Responding to the allegations of voter fraud, American diplomats insisted that one candidate in the second round of the presidential election be replaced with a candidate who received fewer votes — at one point threatening to halt aid over the dispute. Hillary Clinton, then the secretary of state, confronted then-President René Préval about putting Michel Martelly, America’s preferred candidate, on the ballot. Mr. Martelly won that election in a landslide.

A direct line of succession can be traced from that election to Haiti’s current crisis.

Mr. Martelly endorsed Jovenel Moïse as his successor. Mr. Moïse, who was elected in 2016, ruled by decree and turned to authoritarian tactics with the tacit approval of the Trump and Biden administrations.

Mr. Moïse appointed Ariel Henry as acting prime minister earlier this year. Then on July 7, Mr. Moïse was assassinated.

Mr. Henry has been accused of being linked to the assassination plot, and political infighting that had quieted after international diplomats endorsed his claim to power has reignited. Mr. Martelly, who had clashed with Mr. Moïse over business interests, is considering another run for the presidency.
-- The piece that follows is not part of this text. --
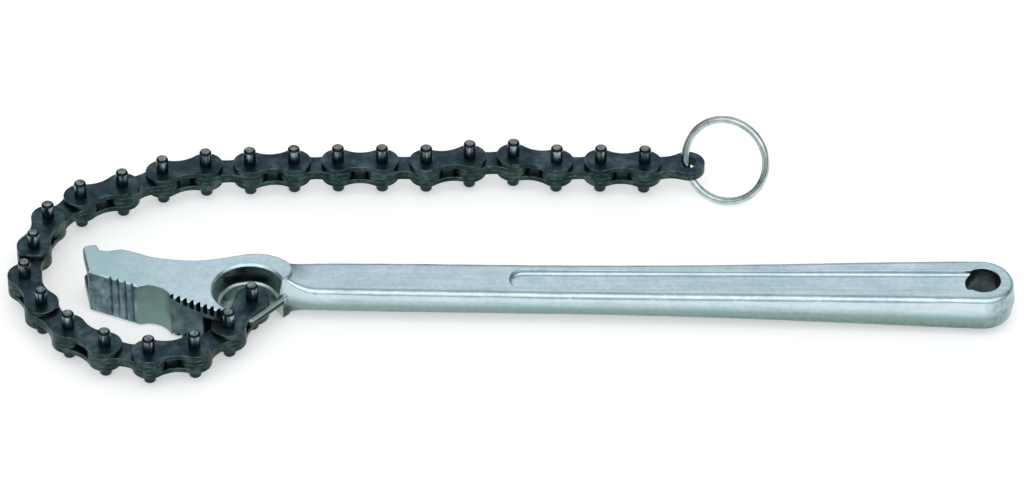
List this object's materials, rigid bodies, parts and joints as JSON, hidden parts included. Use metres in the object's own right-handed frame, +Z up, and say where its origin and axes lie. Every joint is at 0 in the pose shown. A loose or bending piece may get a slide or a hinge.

Robert Maguire, a Haiti scholar and retired professor of international affairs at George Washington University, said the instinct in Washington to back members of Haiti’s political elite who appeared allied with U.S. interests was an old one, with a history of failure.

Another approach could have more success, according to Mr. Maguire and other scholars, Democratic lawmakers and a former U.S. envoy for Haiti policy. They say the United States should support a grass-roots commission of civic leaders, who are drafting plans for a new provisional government in Haiti.

That process, however, could take years.